Il est difficile de visualiser les délais. Dans notre étude, nous abordons cette question en évaluant la probabilité d'épuiser l'espace de pension à l'avenir. D'après nos résultats, les perspectives sont assez inquiétantes, car cette probabilité d'épuisement devrait augmenter et devenir positive pour neuf des douze pays inclus dans notre étude d'ici à 2050. Les pays dont l'espace de retraite est plus réduit et dont la population vieillit plus rapidement sont plus susceptibles d'épuiser leurs réserves plus tôt. Par conséquent, l'Italie et la France font partie des pays où la nécessité de réformer les pensions est particulièrement urgente.

Comment faire en sorte que la volonté politique suive la réalité économique des systèmes de pension que vous présentez ?

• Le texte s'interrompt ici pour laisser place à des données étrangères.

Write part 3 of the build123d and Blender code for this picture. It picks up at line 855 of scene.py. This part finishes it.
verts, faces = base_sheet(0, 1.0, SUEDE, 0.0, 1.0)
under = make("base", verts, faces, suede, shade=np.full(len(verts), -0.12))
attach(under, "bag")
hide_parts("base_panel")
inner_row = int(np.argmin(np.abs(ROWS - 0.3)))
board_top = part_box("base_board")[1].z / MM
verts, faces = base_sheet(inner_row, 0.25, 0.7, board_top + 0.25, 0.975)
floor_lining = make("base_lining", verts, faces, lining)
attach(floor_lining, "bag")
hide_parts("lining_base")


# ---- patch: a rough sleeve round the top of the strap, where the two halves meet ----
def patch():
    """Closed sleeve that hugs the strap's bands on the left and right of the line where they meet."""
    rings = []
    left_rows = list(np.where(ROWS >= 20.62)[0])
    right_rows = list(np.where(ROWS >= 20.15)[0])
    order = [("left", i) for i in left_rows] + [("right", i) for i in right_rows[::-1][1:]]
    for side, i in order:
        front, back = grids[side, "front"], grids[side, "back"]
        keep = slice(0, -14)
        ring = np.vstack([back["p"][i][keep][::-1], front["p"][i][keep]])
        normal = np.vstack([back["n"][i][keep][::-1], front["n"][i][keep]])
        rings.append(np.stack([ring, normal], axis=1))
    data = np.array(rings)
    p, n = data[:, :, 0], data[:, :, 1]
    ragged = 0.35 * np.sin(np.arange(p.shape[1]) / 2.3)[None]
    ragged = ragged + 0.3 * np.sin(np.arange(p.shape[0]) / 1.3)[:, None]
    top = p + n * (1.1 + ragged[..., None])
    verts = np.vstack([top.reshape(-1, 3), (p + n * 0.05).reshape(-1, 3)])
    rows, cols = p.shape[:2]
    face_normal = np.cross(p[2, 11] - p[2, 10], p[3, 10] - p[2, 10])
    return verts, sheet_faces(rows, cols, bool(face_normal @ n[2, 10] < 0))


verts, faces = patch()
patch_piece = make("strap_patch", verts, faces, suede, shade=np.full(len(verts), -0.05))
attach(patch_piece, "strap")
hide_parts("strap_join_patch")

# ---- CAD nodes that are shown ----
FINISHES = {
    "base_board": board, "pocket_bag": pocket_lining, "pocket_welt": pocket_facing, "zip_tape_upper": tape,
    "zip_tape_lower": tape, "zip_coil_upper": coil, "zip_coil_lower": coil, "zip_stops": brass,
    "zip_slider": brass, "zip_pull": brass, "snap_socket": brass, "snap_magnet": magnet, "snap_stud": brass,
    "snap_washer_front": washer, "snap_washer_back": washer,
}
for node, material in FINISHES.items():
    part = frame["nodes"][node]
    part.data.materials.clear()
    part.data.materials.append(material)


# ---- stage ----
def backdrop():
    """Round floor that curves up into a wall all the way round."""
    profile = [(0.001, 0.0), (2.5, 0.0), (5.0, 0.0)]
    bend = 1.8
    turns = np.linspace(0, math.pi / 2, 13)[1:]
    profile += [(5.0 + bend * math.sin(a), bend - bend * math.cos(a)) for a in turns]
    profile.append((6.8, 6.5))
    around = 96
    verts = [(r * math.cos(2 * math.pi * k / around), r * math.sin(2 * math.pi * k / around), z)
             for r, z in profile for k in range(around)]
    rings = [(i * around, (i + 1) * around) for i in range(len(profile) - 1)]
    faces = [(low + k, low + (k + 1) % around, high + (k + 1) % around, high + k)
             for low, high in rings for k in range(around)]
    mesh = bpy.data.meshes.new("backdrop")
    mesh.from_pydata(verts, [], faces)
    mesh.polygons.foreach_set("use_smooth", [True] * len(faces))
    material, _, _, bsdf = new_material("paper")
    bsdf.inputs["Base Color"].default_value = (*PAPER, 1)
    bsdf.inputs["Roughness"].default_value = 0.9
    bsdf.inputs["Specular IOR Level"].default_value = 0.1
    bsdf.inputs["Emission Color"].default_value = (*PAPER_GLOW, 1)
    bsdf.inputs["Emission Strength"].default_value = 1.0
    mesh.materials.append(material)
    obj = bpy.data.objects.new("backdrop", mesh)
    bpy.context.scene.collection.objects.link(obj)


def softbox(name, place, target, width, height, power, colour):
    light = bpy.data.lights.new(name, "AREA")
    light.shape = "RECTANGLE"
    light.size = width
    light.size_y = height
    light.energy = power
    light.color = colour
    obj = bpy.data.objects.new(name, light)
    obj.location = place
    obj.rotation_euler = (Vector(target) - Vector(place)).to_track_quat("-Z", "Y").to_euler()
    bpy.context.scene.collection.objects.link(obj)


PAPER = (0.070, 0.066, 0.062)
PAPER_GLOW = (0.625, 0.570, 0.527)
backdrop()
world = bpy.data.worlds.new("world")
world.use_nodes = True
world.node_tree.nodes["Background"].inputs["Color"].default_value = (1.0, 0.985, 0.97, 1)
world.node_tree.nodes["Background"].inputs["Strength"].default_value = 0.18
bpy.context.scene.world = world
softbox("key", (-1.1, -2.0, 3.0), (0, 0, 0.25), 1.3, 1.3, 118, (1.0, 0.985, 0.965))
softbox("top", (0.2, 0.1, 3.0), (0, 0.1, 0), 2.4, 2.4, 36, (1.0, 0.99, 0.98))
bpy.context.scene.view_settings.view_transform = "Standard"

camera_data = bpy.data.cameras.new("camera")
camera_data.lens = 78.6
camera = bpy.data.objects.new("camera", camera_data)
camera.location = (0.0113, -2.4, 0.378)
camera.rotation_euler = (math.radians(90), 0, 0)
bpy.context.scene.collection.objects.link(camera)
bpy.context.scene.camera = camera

Selon moi, il existe trois approches principales pour aligner la volonté politique de réformer les pensions publiques sur la réalité économique des systèmes de pension non viables. Premièrement, il est nécessaire de sensibiliser le public aux défis de la viabilité à long terme des systèmes de pension publics et aux conséquences potentielles de leur négligence, telles que l'augmentation des impôts, la réduction des services publics ou l'insolvabilité. Deuxièmement, au lieu d'être soudaines et inattendues, les réformes des retraites devraient être élaborées sous la forme de plans stratégiques à long terme. Ces plans devraient être annoncés longtemps à l'avance, mis en œuvre progressivement et guidés par des principes socialement acceptables. Il s'agit de garantir un soutien à ceux qui en ont le plus besoin tout en exigeant des contributions plus importantes de la part de ceux qui ont plus de moyens. Enfin, il est essentiel d'établir des coalitions à large assise qui englobent des acteurs de divers secteurs, des partis politiques, des syndicats, des chefs d'entreprise et des groupes de défense. Ce n'est qu'ainsi que nos hommes politiques pourront cultiver des solutions consensuelles qui équilibrent les intérêts (souvent contradictoires) des différentes parties prenantes, répondent aux réalités économiques du moment et ont plus de chances d'être acceptées par le grand public.